Request: Tally every line of the listing below that holds "objects", then give the tally alone.

[Start Source material]

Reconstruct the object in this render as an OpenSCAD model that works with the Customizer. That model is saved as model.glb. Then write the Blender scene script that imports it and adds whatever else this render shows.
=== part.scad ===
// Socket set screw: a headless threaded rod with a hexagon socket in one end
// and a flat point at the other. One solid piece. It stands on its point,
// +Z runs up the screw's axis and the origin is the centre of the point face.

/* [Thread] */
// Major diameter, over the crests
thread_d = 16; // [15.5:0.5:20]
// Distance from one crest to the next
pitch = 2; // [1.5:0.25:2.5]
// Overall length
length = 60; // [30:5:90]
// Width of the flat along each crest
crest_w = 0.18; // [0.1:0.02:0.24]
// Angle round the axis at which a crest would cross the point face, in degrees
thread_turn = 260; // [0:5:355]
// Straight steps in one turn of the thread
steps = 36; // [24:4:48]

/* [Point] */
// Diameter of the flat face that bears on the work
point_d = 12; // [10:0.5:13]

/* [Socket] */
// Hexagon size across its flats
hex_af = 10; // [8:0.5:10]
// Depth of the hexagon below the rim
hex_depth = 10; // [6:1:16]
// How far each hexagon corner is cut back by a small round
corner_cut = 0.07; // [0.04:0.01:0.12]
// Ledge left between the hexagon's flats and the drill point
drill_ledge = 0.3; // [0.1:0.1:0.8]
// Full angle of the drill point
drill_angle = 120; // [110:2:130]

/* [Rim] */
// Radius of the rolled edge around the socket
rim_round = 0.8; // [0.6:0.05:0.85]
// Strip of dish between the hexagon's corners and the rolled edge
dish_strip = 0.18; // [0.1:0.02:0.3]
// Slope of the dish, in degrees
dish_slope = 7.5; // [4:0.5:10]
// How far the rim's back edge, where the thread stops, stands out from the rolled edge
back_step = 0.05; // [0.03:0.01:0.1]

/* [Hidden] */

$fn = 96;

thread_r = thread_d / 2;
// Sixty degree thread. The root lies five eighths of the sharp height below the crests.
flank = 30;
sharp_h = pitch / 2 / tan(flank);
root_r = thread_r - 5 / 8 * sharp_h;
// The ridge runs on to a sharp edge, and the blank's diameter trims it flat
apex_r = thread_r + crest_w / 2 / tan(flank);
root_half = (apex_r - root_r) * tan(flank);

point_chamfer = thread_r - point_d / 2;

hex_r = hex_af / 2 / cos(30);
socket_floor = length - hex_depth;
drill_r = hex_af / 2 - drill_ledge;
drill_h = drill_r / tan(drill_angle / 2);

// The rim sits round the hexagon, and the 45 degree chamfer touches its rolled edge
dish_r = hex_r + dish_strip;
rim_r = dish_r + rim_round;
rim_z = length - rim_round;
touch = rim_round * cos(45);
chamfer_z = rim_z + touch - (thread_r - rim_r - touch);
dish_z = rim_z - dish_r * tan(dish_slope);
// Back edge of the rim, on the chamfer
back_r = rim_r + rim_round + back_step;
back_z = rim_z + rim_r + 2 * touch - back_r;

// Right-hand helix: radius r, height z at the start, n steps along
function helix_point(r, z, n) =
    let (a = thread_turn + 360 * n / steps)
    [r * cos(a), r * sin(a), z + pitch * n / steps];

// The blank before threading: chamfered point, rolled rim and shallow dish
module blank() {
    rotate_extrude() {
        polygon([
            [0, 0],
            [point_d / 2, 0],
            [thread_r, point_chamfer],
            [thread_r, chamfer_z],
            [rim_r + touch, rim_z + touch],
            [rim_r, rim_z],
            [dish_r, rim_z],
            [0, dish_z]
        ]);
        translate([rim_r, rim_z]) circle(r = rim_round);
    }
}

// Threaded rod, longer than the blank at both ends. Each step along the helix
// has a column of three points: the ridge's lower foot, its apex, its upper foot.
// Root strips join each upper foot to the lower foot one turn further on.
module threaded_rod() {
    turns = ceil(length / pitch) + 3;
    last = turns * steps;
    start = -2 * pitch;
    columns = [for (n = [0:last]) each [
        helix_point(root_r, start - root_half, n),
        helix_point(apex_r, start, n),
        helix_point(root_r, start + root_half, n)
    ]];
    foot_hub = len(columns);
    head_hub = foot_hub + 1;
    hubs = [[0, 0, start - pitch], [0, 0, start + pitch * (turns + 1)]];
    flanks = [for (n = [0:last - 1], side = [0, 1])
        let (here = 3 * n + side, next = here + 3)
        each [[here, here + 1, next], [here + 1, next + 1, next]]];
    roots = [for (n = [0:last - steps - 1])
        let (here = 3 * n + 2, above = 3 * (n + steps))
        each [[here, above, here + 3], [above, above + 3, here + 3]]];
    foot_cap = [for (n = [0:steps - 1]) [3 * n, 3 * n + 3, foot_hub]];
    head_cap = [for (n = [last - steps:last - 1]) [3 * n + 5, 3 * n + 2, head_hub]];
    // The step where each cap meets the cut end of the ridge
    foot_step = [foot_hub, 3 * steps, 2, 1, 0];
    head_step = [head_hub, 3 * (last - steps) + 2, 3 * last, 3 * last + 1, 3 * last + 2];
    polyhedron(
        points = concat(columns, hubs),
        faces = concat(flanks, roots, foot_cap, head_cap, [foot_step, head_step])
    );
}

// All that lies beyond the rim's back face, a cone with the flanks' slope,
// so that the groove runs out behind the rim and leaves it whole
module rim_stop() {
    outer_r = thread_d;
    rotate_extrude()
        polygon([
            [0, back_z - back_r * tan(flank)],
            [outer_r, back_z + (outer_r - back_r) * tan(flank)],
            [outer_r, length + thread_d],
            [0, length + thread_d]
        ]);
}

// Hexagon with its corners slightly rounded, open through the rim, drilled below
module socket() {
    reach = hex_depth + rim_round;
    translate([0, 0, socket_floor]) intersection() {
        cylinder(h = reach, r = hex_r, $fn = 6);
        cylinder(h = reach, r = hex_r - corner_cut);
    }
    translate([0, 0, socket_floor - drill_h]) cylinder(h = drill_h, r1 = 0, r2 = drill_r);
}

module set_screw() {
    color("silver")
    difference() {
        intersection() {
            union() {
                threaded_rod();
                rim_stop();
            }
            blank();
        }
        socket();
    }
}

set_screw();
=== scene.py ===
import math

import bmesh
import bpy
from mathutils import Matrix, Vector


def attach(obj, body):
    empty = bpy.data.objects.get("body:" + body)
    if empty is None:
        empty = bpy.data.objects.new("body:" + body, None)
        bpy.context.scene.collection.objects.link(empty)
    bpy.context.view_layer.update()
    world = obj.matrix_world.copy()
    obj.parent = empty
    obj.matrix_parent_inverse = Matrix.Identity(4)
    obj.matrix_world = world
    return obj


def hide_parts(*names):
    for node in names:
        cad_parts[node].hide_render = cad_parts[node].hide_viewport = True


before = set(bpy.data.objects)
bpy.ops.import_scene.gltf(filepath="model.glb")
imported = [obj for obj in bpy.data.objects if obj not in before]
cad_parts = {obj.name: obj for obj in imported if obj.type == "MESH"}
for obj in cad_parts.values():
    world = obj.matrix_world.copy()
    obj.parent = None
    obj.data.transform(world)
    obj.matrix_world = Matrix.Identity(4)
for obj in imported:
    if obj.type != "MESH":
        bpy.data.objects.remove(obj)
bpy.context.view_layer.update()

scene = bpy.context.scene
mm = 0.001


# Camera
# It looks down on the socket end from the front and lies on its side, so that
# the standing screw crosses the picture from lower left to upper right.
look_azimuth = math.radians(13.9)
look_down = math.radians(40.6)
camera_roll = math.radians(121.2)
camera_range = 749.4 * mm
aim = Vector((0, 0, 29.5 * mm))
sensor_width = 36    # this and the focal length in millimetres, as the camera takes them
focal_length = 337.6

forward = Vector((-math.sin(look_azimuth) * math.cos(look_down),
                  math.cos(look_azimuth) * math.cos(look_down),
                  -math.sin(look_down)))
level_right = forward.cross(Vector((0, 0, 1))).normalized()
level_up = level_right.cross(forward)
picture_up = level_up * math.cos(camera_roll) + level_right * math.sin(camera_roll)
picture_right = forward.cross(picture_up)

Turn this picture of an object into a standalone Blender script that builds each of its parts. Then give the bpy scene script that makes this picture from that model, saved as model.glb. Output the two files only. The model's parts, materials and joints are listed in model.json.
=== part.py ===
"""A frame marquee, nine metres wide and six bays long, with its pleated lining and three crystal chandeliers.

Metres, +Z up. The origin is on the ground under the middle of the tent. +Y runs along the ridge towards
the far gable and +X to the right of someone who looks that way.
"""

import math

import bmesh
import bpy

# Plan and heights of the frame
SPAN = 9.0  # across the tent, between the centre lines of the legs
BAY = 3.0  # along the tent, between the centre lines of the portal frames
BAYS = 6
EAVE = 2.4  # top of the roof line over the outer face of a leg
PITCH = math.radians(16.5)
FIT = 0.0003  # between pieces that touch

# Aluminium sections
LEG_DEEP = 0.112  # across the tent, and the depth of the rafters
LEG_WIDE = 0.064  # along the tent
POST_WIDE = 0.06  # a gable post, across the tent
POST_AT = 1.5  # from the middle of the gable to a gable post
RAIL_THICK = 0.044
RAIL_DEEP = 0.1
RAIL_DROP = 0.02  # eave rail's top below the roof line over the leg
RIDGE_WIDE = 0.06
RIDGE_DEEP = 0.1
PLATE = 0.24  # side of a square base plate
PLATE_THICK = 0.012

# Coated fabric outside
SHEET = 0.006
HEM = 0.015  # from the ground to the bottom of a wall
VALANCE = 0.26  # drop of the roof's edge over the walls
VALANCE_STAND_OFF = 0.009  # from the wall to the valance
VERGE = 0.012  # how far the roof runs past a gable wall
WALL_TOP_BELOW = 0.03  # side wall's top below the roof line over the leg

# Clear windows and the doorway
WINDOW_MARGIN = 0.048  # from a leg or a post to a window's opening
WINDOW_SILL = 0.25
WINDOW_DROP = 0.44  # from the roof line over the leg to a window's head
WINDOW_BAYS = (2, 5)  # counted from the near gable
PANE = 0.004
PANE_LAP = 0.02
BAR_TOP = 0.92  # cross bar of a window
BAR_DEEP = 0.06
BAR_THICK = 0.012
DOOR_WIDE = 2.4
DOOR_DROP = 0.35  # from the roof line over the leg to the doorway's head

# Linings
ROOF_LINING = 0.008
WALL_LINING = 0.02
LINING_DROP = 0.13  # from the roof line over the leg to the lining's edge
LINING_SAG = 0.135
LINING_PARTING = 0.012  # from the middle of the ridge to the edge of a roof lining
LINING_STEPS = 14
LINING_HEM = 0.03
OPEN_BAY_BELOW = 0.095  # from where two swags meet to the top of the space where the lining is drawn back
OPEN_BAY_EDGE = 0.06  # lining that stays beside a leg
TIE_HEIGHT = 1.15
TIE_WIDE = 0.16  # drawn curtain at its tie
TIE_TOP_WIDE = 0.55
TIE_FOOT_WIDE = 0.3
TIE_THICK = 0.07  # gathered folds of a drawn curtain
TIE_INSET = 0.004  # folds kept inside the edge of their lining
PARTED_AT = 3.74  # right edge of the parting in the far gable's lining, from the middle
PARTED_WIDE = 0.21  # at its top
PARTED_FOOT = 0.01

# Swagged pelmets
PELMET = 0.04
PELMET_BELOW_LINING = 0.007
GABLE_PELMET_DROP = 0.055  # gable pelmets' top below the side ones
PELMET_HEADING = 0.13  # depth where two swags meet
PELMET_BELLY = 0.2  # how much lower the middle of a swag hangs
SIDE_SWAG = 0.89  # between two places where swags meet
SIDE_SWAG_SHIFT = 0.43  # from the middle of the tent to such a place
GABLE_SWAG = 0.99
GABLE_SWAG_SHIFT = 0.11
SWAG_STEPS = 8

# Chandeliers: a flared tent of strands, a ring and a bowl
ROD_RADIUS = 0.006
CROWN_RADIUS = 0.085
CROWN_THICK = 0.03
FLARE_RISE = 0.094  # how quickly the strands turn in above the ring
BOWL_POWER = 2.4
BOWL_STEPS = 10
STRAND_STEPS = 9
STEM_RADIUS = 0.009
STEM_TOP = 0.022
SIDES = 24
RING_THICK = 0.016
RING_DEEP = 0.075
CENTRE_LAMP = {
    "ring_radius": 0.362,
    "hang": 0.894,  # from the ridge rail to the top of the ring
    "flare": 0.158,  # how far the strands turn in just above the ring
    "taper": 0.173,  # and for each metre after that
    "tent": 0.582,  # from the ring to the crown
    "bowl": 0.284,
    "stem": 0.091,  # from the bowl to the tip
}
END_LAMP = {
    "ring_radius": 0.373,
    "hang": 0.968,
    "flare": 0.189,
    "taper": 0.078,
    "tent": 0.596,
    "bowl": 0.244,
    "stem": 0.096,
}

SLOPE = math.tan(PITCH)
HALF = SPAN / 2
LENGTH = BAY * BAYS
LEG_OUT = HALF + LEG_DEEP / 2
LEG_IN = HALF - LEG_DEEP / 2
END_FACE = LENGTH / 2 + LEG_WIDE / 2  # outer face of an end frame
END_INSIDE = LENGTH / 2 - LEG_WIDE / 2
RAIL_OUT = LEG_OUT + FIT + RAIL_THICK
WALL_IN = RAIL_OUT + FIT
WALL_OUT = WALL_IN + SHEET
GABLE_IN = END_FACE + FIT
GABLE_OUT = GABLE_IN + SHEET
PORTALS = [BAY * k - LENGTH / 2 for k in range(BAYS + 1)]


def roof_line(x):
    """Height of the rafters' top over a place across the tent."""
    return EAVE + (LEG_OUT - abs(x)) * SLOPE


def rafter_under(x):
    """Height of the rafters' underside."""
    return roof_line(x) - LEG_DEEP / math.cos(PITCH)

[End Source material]

Output of the task: 6